„Draußen sein“

Auszug aus dem Artikel „Draußen sein“ von Anke Sparmann (Zeit Magazin)

„Kurpark von Bad Wörishofen. Rosengarten, Rasenflächen, Springbrunnen, der Weg nimmt Anlauf und schwingt sich über hügelige Wiesen hinweg in den Wald. Dahinter, wo das Allgäu schroff und wild wird, hat Wernher Sachon eine Hütte. Sein Rückzugsort, wenn er am Anschlag ist. Sachon hat vier Kinder und einen anstrengenden Beruf. Er ist Psychotherapeut.

In seine Praxis kommen Menschen mit Ängsten, Depressionen, Burn-out. Quittungen der Psyche für … tja, für was? Schlechte Kindheit, zermürbenden Job, gebrochenes Herz, die Komplexität des modernen Lebens schlechthin? Das Tollste an seinem Beruf, sagt Sachon, sei dieser Moment, wenn Therapeut und Patient einander in die Augen sehen und beide sagen: „Ja. Die Menschen können mit den furchtbarsten Einsichten fertig werden, wenn sie nur tief in sich spüren, das ist jetzt wahr.“

Um an diesen Punkt zu kommen, nutzt Wernher Sachon in seinen Therapien die Natur. Ein paar Tage Wildnis, dort geht es ums Wesentliche. Der Schutzpanzer der Menschen, errichtet, um die Zumutungen der Welt nicht ranzulassen, bricht auf. „Dann sehe ich“, sagt Sachon, „sie werden wieder lebendig!“

Doch die Ausflüge, die Sachon mit seinen Patienten ins Grüne macht, zielen nicht auf Stressreduktion und Erholung, sondern auf persönliche Veränderung. Der erste Schritt dorthin kann schmerzhaft sein. Wer sich für eine Landschaft öffnet, ihre Weite oder Stille spürt, wird innerlich bewegt. Rohe Emotionen steigen hoch. Trauer um Träume, die sich nicht realisiert haben. Wut darüber, vom Partner verlassen worden zu sein – oder im falschen Beruf auszuharren. Doch die Natur, sagt Wernher Sachon, weise uns auch Wege, uns weiterzuentwickeln. Besonders dort, wo Tiere und Pflanzen sich frei entfalten: in wilden Wäldern, auf wuchernden Wiesen. Dort also, wo die Natur ihre unbändige Kraft zeigt, sich immer wieder zu erneuern und von selber ins Gleichgewicht zu finden.
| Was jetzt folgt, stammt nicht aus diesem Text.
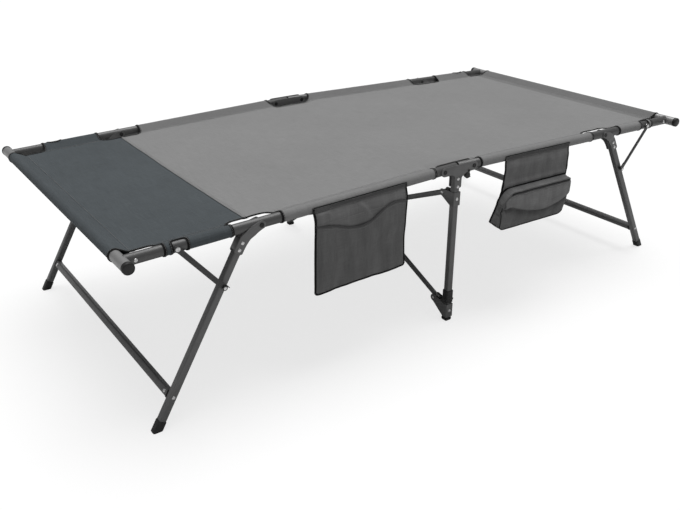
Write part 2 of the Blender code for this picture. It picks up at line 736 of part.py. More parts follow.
def cross_bar():
    """Cross bar between the legs, with a riveted plug at each end and a drain hole underneath."""
    half = SIDE_Y - LEG_HALF - SEAT - CROSS_FLANGE
    ends = [leg_point(CROSS_T, LEG_OFFSET, side * half) for side in (-1, 1)]
    body = square_tube(*ends, LEG_OUT, LEG_DOWN)
    middle = leg_point(CROSS_T, LEG_OFFSET)
    drain = rod(RIVET_R, middle, middle + LEG_DOWN * LEG_SIZE)
    plugs = [mirrored(shape, 1, side) for side in (-1, 1) for shape in cross_plug()]
    return joined(cut(body, drain), *plugs)


def cross_plug():
    """Corner plug between the leg and the cross bar, with its two rivets."""
    face = SIDE_Y - LEG_HALF - SEAT
    size = LEG_SIZE - LEG_WALL
    flange = prism(
        square(CROSS_FLANGE_SIZE, LEG_CORNER), leg_point(CROSS_T, LEG_OFFSET, face - CROSS_FLANGE - SEAT),
        leg_point(CROSS_T, LEG_OFFSET, face), LEG_OUT, LEG_DOWN,
    )
    spigot = prism(
        square(size, LEG_BORE_CORNER), leg_point(CROSS_T, LEG_OFFSET, face - CROSS_SPIGOT),
        leg_point(CROSS_T, LEG_OFFSET, face - CROSS_FLANGE / 2), LEG_OUT, LEG_DOWN,
    )
    on_leg = leg_point(CROSS_T, LEG_OFFSET, SIDE_Y)
    leg_rivet = pin(-LEG_HALF - CROSS_FLANGE / 2, LEG_HALF + SEAT, on_leg, tail=True)
    top = LEG_HALF - SEAT
    at = leg_point(CROSS_T, LEG_OFFSET, SIDE_Y - LEG_HALF - CROSS_RIVET_INSET)
    profile = [(0, 0), (RIVET_R, 0), (RIVET_R, top)] + head_above(RIVET_HEAD_R, RIVET_FACE, RIVET_HEAD, top)
    return [flange, spigot, leg_rivet, turned(profile, at, -LEG_OUT)]


def prop_stud():
    """Shouldered stud on the leg, which the prop hooks over."""
    low = LEG_HALF - LEG_WALL - RIVET_TAIL
    foot = LEG_HALF - SEAT
    profile = [
        (0, low), (RIVET_R, low), (RIVET_R, foot), (STUD_R, foot), (STUD_R, STUD_TOP), (STUD_HEAD_R, STUD_TOP),
        (STUD_HEAD_R * 0.8, STUD_OUT), (0, STUD_OUT),
    ]
    return turned(profile, leg_point(PROP_STUD_T, LEG_OFFSET, SIDE_Y), Y, PIN_ROUND)


# Props
def prop_outline():
    """Prop along its own axis: round head, straight strip, shoulder behind the stud and a lip over it."""
    half = PROP_WIDTH / 2
    shoulder = PROP_REACH - STUD_R - SLIP
    lip = STUD_R + SLIP
    tip = PROP_REACH + PROP_LIP
    rise = lip + PROP_LIP_SLOPE * (tip - PROP_REACH)
    top = lip + PROP_LIP_WIDTH
    points = arc((0, 0), PROP_HEAD_R, 60, 300, 10)
    points += [(PROP_HEAD_R * 1.4, -half), (shoulder, -half), (shoulder, lip), (PROP_REACH, lip), (tip, rise)]
    points += [(tip + 0.001, top - 0.001), (tip - 0.002, top), (shoulder - 0.012, top), (shoulder - 0.022, half)]
    points += [(PROP_HEAD_R * 1.4, half)]
    return points


def prop():
    """Pressed prop with a lengthwise bead, which turns on the rail and hooks over the leg's stud."""
    origin = PROP_PIN
    body = plate(
        prop_outline(), SIDE_Y + PROP_IN, SIDE_Y + PROP_OUT, u=PROP_DOWN, v=PROP_UP, origin=origin
    )
    start = PROP_PIN + PROP_DOWN * 2.4 * PROP_HEAD_R
    end = PROP_PIN + PROP_DOWN * (PROP_REACH - 4 * STUD_R)
    half = PROP_BEAD_WIDTH / 2
    low, high = SIDE_Y + PROP_IN + PROP_THICK / 2, SIDE_Y + PROP_OUT + PROP_BEAD
    section = [(-half, low), (half, low), (half * 0.5, high), (-half * 0.5, high)]
    bead = prism(section, start, end, PROP_UP, Y)
    body = joined(body, bead)
    return cut(body, hole(PROP_PIN + SIDE, 0, 2 * PROP_OUT, PIN_R))


def prop_pin():
    """Shouldered pin that carries the prop on the rail's outer side."""
    low = RAIL_R - RAIL_WALL - RIVET_TAIL
    seat = RAIL_R * 0.9
    back = PROP_IN - SEAT
    front = PROP_OUT + SEAT
    profile = [
        (0, low), (PIN_R, low), (PIN_R, seat), (PIN_HEAD_R, seat), (PIN_HEAD_R, back), (PIN_R, back),
        (PIN_R, front),
    ]
    profile += head_above(PIN_HEAD_R, PIN_FACE, PIN_HEAD, front)
    return turned(profile, PROP_PIN + SIDE, Y, PIN_ROUND)


# Fabric
def cloth_rows():
    """Points across half the bed, round the rail and in to the middle: y, height and facing."""
    radius = RAIL_R + SLIP + CLOTH / 2
    rows = []
    for i in range(RAIL_SLEEVE_STEPS, -1, -1):
        turn = TUBE_SIDE * i
        out = Vector((0, math.sin(turn), math.cos(turn)))
        rows.append((SIDE_Y + radius * out.y, radius * out.z, out))
    edge = SIDE_Y - FLAT_EDGE
    rows += [(edge * share, radius, Z) for share in (1.0, 0.6, 0.2)]
    return rows


def bed_cloth(start, end, notches, over_bar):
    """A sheet between two places along the bed, with sleeves on the rails except at the notches."""
    half_rows = cloth_rows()
    rows = half_rows + [(-y, rise, Vector((0, -out.y, out.z))) for y, rise, out in reversed(half_rows)]
    marks = sorted({start, end, *(x for notch in notches for x in notch if start < x < end)})
    if over_bar:
        marks.remove(end)
    stations = [(x, rail_z(x), None) for x in marks]
    if over_bar:
        radius = BAR_R + SLIP + CLOTH / 2
        for i in range(BAR_SLEEVE_STEPS + 1):
            turn = TUBE_SIDE * i
            out = Vector((math.sin(turn), 0, math.cos(turn)))
            stations.append((BAR_X + radius * out.x, BAR_Z + radius * out.z, out))
    bm = bmesh.new()
    outward = {}
    flat_from = RAIL_SLEEVE_STEPS + 1
    flat_to = len(rows) - RAIL_SLEEVE_STEPS - 2
    grid = []
    for x, z, on_bar in stations:
        line = []
        for y, rise, out in rows:
            vert = bm.verts.new((x, y, z + (0 if on_bar else rise)))
            outward[vert] = on_bar or out
            line.append(vert)
        grid.append(line)
    for index in range(len(stations) - 1):
        middle = (stations[index][0] + stations[index + 1][0]) / 2
        bare = stations[index + 1][2] is not None or any(low < middle < high for low, high in notches)
        for row in range(len(rows) - 1):
            if bare and not flat_from <= row < flat_to:
                continue
            a, b = grid[index][row], grid[index + 1][row]
            c, d = grid[index + 1][row + 1], grid[index][row + 1]
            bm.faces.new((a, b, c, d))
    return thickened(bm, outward)


def thickened(bm, outward):
    """Gives a sheet its thickness, half of it to either side."""
    for vert in [v for v in bm.verts if not v.link_faces]:
        del outward[vert]
        bm.verts.remove(vert)
    rim = [edge for edge in bm.edges if edge.is_boundary]
    faces = bm.faces[:]
    under = {vert: bm.verts.new(vert.co - out * CLOTH / 2) for vert, out in outward.items()}
    for vert, out in outward.items():
        vert.co += out * CLOTH / 2
    for face in faces:
        bm.faces.new([under[vert] for vert in reversed(face.verts)])
    for edge in rim:
        a, b = edge.verts
        bm.faces.new((a, b, under[b], under[a]))
    return finished(bm)


def pocket(span, low, inner, depth):
    """Side pocket that hangs from the rail's sleeve; depth is its swell below the pouch's top."""
    sleeve = pocket_seat()
    rings = []
    for x in span:
        axis = rail_z(x)
        shelf = axis - POCKET_SHELF
        section = [
            (sleeve, axis + POCKET_BAND), (sleeve, shelf + POCKET_BAND), (inner, shelf), (inner, low),
            (inner + depth, low), (inner + depth, POUCH_TOP), (inner + POCKET_THICK, shelf - POCKET_THICK),
            (inner + POCKET_THICK, shelf + POCKET_BAND), (sleeve + POCKET_BAND, shelf + 2 * POCKET_THICK),
            (sleeve + POCKET_BAND, axis + POCKET_BAND),
        ]
        rings.append((section, X * x))
    return loft(rings, Y, Z)


def pocket_seat():
    """Distance of the pockets' bands from the middle of the bed, just outside the rail's sleeve."""
    return SIDE_Y + RAIL_R + SLIP + CLOTH + 2 * SEAT


def pocket_pivot(name, span, way):
    """The line along the band's top that the pocket swings on."""
    middle = sum(span) / 2
    return pivot(f"{name}_pivot", Vector((way * middle, -pocket_seat(), rail_z(middle) + POCKET_BAND)))


def main():
    clear_scene()
    steel = material("grey_steel", (0.13, 0.13, 0.135), 0.45, 0.6)
    bar_steel = material("bar_steel", (0.28, 0.28, 0.29), 0.4, 0.7)
    zinc = material("rivet_zinc", (0.6, 0.6, 0.6), 0.3, 1.0)
    black_steel = material("black_pin", (0.03, 0.03, 0.03), 0.4, 0.6)
    plastic = material("black_plastic", (0.02, 0.02, 0.02), 0.5)
    bed_fabric = material("bed_fabric", (0.25, 0.25, 0.245), 0.9)
    head_fabric = material("head_fabric", (0.09, 0.105, 0.115), 0.9)
    pocket_fabric = material("pocket_fabric", (0.07, 0.07, 0.07), 0.9)
    sides = (("near", -1), ("far", 1))

    for name, side in sides:
        add(mirrored(saddle(), 1, side), f"saddle_{name}", steel)
        add(mirrored(middle_leg(), 1, side), f"middle_leg_{name}", steel)
        add(mirrored(middle_pad(), 1, side), f"middle_pad_{name}", plastic)
        add(mirrored(collar(), 1, side), f"collar_{name}", plastic)
        low_bracket = brace_bracket(LOW_BRACKET_Z, LOW_BRACKET_HEIGHT, LOW_BRACE_RISE, LOW_BRACE_INWARD)
        add(mirrored(low_bracket, -side, side), f"lower_bracket_{name}", steel)
        high_bracket = brace_bracket(HIGH_BRACKET_Z, HIGH_BRACKET_HEIGHT, HIGH_BRACE_RISE, HIGH_BRACE_INWARD)
        add(mirrored(high_bracket, side, side), f"upper_bracket_{name}", steel)
    add(brace(), "diagonal_near", steel)
    add(mirrored(brace(), -1, -1), "diagonal_far", steel)
    add(cross_rivet(brace_cross(), BRACE_SHIFT + BRACE_THICK / 2 + SEAT), "diagonal_rivet", zinc)
    for name, side in sides:
        at = pivot(f"latch_{name}_pivot", Vector((TAB_PIN.x, side * TAB_PIN.y, TAB_PIN.z)))
        add(mirrored(latch_tab(), 1, side), f"latch_tab_{name}", plastic, at)

    notches = ((0, SADDLE_NOTCH_X), LEG_NOTCH, PROP_NOTCH, (CORNER_NOTCH_X, BAR_X))
    for end, way in (("head", -1), ("foot", 1)):
        half = pivot(f"{end}_half_pivot", Vector((way * SADDLE_PIN_X, 0, rail_z(SADDLE_PIN_X))))
        legs = pivot(f"{end}_legs_pivot", Vector((way * LEG_PIN.x, 0, LEG_PIN.z)))
        for name, side in sides:
            add(mirrored(rail(), way, side), f"{end}_rail_{name}", steel, half)
            add(mirrored(leg(), way, side), f"{end}_leg_{name}", steel, legs)
            at = pivot(f"{end}_prop_{name}_pivot", Vector((way * PROP_PIN.x, side * SIDE_Y, PROP_PIN.z)))
            add(mirrored(prop(), way, side), f"{end}_prop_{name}", steel, at)
            add(mirrored(bar_cap(), way, side), f"{end}_bar_cap_{name}", plastic, half)
            add(mirrored(saddle_pin(), way, side), f"{end}_saddle_pin_{name}", black_steel)
            add(mirrored(leg_pin(), way, side), f"{end}_leg_pin_{name}", black_steel, half)
            add(mirrored(leg_bracket(), way, side), f"{end}_leg_bracket_{name}", steel, legs)
            add(mirrored(shoe(), way, side), f"{end}_shoe_{name}", plastic, legs)
        add(mirrored(end_bar(), way), f"{end}_bar", bar_steel, half)
        add(mirrored(cross_bar(), way), f"{end}_cross_bar", steel, legs)
        if way < 0:
            cloth = bed_cloth(SEAT, HEAD_SEAM_X - SEAT, notches, False)
            add(mirrored(cloth, way), "bed_cloth_head", bed_fabric, half)
            cloth = bed_cloth(HEAD_SEAM_X + SEAT, BAR_X, notches, True)
            add(mirrored(cloth, way), "head_panel", head_fabric, half)
            bag = pocket(POCKET_FLAT_X, POCKET_FLAT_LOW, FLAT_POCKET_IN, POCKET_THICK)
            at = pocket_pivot("organiser_pocket", POCKET_FLAT_X, way)
            add(mirrored(bag, way, -1), "organiser_pocket", pocket_fabric, at)
        else:
            cloth = bed_cloth(SEAT, BAR_X, notches, True)
            add(mirrored(cloth, way), "bed_cloth_foot", bed_fabric, half)
            bag = pocket(POCKET_POUCH_X, POCKET_POUCH_LOW, POUCH_IN, POUCH_DEPTH)
            at = pocket_pivot("zip_pocket", POCKET_POUCH_X, way)
            add(mirrored(bag, way, -1), "zip_pocket", pocket_fabric, at)


main()
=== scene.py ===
"""Dresses the folding camp cot: steel frame, woven bed, side pockets and a plain studio.

Metres, +Z up. X runs from the head (-X) to the foot (+X), and the near side is -Y. Frame pieces are
shaped once, in the quarter where X and Y are positive, and mirrored to their own.
"""

import math

import bmesh
import bpy
from bpy.props import FloatProperty, FloatVectorProperty, PointerProperty
from mathutils import Matrix, Vector, noise


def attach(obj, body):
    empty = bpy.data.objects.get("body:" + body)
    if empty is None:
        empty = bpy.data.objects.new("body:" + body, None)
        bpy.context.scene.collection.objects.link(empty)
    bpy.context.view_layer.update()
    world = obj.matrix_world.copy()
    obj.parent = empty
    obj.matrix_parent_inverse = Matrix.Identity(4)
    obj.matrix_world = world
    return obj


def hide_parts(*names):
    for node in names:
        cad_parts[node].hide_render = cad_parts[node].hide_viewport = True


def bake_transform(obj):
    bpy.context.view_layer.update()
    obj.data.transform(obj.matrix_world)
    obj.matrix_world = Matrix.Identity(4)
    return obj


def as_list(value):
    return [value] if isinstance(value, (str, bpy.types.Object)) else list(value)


bl_info = {
    "name": "Camp cot",
    "version": (1, 0, 0),
    "blender": (4, 5, 0),
    "location": "3D View > Sidebar > Camp cot",
    "description": "Makes a folding camp cot's frame, cloth and pockets, and the studio that shows them",
    "category": "Object",
}

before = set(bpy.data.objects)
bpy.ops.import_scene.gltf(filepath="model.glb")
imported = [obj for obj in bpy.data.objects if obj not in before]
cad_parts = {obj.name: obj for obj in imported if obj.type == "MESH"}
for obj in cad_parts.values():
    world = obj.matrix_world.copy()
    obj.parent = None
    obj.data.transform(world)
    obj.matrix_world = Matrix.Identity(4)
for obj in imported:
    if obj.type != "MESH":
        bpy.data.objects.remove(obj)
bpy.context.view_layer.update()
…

In der Krise begibt sich der Mensch in die Wildnis, erlebt sich selbst als Teil eines lebendigen, sich selbst regulierenden Prinzips, kehrt, innerlich gereift, mit neuem Vertrauen darauf, dass die Dinge wieder in Ordnung kommen, in den Alltag zurück. Gibt es ein schöneres Ende für die Geschichte von Mensch und Natur?“

Hinter der Geschichte: Anke Sparmann, Landkind, ist nach Jahren in der Großstadt wieder aufs Dorf gezogen. Ihr Traum: eine Streuobstwiese. Im Weg: Hunderte Quadratmeter Brombeergestrüpp – und eine gewisse Trägheit. Nach dieser Recherche griff sie sofort zur Heckenschere. Eine erste Schneise durchs Dornendickicht existiert bereits.